-- Exercise requirements --
Copy every line from the data below in which the string "scene" can be found.

-- Collected data --
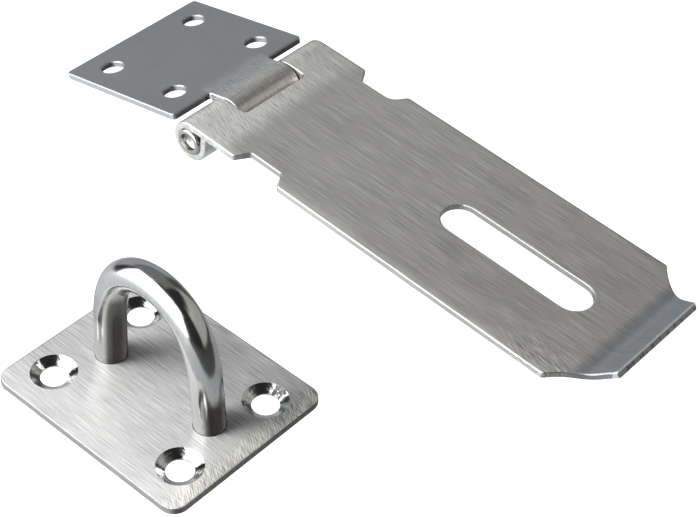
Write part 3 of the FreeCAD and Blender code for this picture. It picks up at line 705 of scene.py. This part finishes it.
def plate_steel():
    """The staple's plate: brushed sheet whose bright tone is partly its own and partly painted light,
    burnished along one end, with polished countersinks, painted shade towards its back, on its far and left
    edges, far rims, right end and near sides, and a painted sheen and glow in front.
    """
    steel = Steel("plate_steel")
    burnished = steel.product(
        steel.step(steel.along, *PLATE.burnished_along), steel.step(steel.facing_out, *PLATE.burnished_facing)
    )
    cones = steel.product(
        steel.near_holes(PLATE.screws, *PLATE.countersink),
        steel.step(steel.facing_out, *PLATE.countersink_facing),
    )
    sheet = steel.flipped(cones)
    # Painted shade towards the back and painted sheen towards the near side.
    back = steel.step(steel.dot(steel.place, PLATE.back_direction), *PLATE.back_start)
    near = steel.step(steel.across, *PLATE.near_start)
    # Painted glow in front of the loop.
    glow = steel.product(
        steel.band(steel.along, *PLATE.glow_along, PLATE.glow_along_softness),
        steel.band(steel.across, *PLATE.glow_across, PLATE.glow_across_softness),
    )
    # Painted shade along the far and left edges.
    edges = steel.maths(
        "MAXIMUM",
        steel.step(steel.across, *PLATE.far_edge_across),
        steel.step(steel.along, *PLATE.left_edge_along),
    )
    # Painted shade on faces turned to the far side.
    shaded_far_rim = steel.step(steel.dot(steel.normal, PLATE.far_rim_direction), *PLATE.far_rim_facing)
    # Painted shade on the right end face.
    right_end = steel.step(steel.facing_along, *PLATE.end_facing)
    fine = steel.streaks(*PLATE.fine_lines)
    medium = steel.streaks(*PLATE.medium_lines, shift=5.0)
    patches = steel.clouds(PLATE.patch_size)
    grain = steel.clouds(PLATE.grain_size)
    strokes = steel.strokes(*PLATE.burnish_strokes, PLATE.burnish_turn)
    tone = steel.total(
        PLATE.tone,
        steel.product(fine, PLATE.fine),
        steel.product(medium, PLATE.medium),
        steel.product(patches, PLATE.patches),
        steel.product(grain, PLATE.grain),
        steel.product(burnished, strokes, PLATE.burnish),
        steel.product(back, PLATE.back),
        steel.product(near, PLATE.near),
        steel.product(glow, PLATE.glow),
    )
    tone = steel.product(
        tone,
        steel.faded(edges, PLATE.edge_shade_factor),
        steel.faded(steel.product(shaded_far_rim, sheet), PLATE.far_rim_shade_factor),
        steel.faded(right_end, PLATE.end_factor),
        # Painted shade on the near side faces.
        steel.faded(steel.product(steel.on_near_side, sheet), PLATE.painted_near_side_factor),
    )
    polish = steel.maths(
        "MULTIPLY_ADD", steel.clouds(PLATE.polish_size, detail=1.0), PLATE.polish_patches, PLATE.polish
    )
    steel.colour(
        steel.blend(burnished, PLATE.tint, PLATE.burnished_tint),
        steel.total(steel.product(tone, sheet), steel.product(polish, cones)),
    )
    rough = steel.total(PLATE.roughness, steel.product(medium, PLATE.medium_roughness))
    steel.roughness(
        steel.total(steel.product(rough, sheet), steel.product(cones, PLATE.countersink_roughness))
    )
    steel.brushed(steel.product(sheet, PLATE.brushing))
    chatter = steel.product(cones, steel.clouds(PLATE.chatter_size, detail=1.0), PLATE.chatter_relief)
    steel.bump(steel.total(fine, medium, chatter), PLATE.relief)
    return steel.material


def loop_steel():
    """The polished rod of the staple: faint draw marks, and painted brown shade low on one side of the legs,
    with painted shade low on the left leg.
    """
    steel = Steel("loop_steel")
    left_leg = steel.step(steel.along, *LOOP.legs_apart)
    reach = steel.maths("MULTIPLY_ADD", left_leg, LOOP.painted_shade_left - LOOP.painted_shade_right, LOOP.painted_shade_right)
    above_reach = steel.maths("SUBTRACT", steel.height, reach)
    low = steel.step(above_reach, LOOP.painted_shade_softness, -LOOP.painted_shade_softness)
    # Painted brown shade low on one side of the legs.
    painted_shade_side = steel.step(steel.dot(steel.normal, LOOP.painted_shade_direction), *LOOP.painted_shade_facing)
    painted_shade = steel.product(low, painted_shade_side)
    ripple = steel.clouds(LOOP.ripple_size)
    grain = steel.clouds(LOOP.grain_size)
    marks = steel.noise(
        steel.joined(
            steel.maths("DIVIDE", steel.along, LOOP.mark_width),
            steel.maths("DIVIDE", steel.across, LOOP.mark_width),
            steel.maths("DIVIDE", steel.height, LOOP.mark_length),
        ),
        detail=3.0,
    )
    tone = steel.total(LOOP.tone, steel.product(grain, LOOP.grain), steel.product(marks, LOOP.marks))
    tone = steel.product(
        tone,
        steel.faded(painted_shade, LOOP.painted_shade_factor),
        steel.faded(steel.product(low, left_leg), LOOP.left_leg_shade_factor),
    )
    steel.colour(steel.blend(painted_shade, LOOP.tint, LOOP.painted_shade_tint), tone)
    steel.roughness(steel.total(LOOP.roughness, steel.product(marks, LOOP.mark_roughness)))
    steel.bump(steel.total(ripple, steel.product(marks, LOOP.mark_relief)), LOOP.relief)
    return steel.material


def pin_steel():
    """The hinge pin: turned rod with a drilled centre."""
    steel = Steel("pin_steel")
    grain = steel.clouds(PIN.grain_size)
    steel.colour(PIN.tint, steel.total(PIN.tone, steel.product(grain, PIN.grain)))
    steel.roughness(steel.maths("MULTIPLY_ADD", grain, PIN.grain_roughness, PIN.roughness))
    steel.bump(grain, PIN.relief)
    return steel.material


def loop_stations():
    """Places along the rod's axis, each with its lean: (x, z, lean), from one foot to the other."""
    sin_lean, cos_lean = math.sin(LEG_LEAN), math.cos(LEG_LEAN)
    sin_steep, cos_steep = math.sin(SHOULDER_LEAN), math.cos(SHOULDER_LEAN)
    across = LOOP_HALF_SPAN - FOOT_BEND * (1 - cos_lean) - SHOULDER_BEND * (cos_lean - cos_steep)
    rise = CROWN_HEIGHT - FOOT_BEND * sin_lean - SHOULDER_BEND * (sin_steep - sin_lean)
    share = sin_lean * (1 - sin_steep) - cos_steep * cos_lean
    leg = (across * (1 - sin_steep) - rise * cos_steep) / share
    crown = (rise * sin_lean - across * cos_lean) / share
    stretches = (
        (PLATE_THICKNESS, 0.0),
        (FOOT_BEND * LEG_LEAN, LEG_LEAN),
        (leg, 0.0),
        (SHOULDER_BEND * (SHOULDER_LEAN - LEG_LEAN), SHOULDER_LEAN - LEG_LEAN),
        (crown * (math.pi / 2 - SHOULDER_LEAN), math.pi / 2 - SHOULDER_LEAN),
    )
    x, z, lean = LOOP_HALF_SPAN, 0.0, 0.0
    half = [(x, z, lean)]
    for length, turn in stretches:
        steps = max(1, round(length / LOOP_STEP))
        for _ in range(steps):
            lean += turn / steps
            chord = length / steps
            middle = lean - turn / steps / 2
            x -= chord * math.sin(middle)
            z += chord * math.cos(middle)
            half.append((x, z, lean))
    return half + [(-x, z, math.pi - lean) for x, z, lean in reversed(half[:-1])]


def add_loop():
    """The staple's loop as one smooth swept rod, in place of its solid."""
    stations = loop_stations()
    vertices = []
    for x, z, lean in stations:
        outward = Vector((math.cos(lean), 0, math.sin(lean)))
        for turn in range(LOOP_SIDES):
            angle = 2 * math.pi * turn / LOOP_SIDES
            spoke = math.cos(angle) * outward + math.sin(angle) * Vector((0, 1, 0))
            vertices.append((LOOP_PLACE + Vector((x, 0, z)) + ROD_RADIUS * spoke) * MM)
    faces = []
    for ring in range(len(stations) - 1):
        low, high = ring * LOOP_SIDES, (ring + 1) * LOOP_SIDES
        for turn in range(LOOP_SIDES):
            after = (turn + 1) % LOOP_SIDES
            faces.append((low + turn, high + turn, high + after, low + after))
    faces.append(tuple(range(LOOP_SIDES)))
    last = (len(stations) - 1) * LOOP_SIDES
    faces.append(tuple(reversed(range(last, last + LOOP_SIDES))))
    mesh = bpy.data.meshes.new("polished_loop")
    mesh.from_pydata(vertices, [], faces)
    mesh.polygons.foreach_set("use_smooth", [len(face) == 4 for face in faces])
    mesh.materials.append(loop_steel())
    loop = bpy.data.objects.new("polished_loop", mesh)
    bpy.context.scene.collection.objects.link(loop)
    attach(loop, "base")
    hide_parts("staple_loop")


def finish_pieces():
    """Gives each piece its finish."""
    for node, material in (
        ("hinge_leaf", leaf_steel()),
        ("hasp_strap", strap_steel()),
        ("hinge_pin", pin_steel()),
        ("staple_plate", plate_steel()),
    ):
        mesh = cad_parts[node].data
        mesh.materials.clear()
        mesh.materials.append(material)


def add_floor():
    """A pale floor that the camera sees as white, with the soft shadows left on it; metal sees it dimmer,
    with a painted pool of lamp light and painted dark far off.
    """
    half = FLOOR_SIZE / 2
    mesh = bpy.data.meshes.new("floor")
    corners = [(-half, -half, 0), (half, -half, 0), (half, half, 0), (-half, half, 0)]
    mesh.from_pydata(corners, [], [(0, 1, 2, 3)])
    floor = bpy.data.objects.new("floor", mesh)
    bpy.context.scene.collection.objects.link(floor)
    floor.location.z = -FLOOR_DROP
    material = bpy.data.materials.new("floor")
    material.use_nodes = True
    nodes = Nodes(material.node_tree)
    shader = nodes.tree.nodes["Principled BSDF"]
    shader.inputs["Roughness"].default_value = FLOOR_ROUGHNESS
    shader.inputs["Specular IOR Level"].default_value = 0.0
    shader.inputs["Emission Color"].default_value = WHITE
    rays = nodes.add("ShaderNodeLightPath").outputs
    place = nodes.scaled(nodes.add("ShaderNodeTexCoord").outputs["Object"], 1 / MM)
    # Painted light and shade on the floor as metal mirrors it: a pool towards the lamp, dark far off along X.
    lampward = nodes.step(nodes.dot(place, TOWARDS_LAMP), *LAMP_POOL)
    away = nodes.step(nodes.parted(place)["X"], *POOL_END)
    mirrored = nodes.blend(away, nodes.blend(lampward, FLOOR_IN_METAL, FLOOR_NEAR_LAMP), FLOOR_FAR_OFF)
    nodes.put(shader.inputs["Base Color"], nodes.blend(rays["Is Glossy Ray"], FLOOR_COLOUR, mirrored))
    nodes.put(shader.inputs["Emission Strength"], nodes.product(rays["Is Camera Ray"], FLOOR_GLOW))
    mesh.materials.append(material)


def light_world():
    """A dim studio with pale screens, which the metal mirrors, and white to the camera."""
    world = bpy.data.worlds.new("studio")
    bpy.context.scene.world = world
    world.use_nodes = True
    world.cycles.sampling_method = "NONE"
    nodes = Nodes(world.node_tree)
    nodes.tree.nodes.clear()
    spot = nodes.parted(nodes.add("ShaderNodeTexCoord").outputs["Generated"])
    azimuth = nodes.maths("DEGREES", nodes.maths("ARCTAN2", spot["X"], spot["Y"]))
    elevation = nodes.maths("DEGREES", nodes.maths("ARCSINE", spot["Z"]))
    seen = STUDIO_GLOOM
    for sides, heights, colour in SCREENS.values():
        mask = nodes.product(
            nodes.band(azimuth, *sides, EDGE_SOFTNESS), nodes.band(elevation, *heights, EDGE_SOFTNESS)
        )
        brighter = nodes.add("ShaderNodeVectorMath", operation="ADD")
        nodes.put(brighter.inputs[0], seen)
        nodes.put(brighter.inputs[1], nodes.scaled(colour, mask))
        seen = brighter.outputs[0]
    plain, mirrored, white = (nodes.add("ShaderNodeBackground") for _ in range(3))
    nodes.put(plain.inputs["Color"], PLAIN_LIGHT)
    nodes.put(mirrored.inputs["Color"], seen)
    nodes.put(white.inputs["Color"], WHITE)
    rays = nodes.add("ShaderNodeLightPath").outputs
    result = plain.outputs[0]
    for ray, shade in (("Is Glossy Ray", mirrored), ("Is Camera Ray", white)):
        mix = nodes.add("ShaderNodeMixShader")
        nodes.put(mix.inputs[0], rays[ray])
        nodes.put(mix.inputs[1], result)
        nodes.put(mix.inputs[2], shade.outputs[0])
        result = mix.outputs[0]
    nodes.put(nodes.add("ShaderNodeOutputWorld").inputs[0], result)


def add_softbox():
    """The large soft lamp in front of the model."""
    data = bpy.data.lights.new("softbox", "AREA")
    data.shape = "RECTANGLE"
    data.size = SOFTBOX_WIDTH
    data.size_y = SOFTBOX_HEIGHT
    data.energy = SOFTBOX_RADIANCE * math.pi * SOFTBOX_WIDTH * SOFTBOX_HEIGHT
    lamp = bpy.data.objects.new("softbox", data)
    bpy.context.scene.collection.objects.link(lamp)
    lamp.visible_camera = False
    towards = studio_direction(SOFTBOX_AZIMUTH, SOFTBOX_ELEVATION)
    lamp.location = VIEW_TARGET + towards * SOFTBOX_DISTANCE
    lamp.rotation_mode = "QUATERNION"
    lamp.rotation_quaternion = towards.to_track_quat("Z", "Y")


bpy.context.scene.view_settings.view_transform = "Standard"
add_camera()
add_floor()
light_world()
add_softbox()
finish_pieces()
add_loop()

-- Solution --
Write part 3 of the FreeCAD and Blender code for this picture. It picks up at line 705 of scene.py. This part finishes it.
    bpy.context.scene.collection.objects.link(loop)
    bpy.context.scene.collection.objects.link(floor)
    bpy.context.scene.world = world
    bpy.context.scene.collection.objects.link(lamp)
bpy.context.scene.view_settings.view_transform = "Standard"